One risky area is the move to Fedora 17, as of today there is no schedule yet for the release, it is planned for May 2012. We need to make sure our window is large enough to compensate for a potentially delayed release. Switching to Fedora 16 has the issue of having likely no ARM support as the Fedora ARM team is leaning towards skipping F16 and moving to F17 directly. The Fedora schedule is defined and the release date is the 8th of May, which does work perfectly with our dates. As well the work on the ARM support for Fedora 17 is going well.

Another area of risk is the switch to Sugar 0.96 as it will see major changes. So, we will have more than enough time to compensate for a largely delayed release (0.96 schedule).

Maintainability

Apart from exceptional circumstances, no new packages will be forked. This means all features have to go in through upstream channels. An upstream-first mentality will be maintained for the Sugar work:

  • Bug fix patches must already be in the relevant 0.94 branch of upstream git
  • Feature patches must already be in the relevant master branch of upstream git

Testing

to be defined

Trac conventions

Sugar and Sugar activity bugs must be filed on http://bugs.sugarlabs.org. All other bugs (or if uncertain) go to http://dev.laptop.org.

Bugs on dev.laptop.org are marked as "add to build" when the solution has been packaged, and then set to "test in build" by the release manager once a build has been made. Sam Greenfeld (QA lead) is in charge of watching and closing those tickets.

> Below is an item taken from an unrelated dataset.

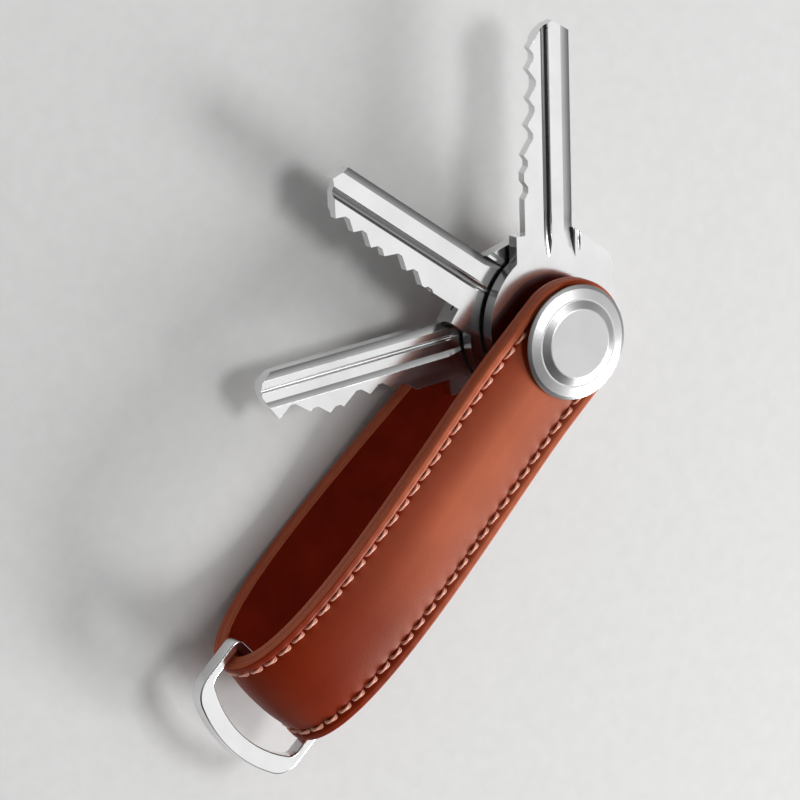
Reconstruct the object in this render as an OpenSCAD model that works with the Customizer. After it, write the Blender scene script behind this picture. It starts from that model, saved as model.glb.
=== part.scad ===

Bugs on bugs.sugarlabs.org are marked as fixed when the fix is committed to git, but tickets that deserve OLPC QA are keyworded with olpc-test (even in the fixed state). Sam Greenfeld (QA lead) is in charge of watching those tickets and to remove the keyword when his testing passed successfully or reopen the bug if failed. The developer committing the fix is in charge of closing the ticket.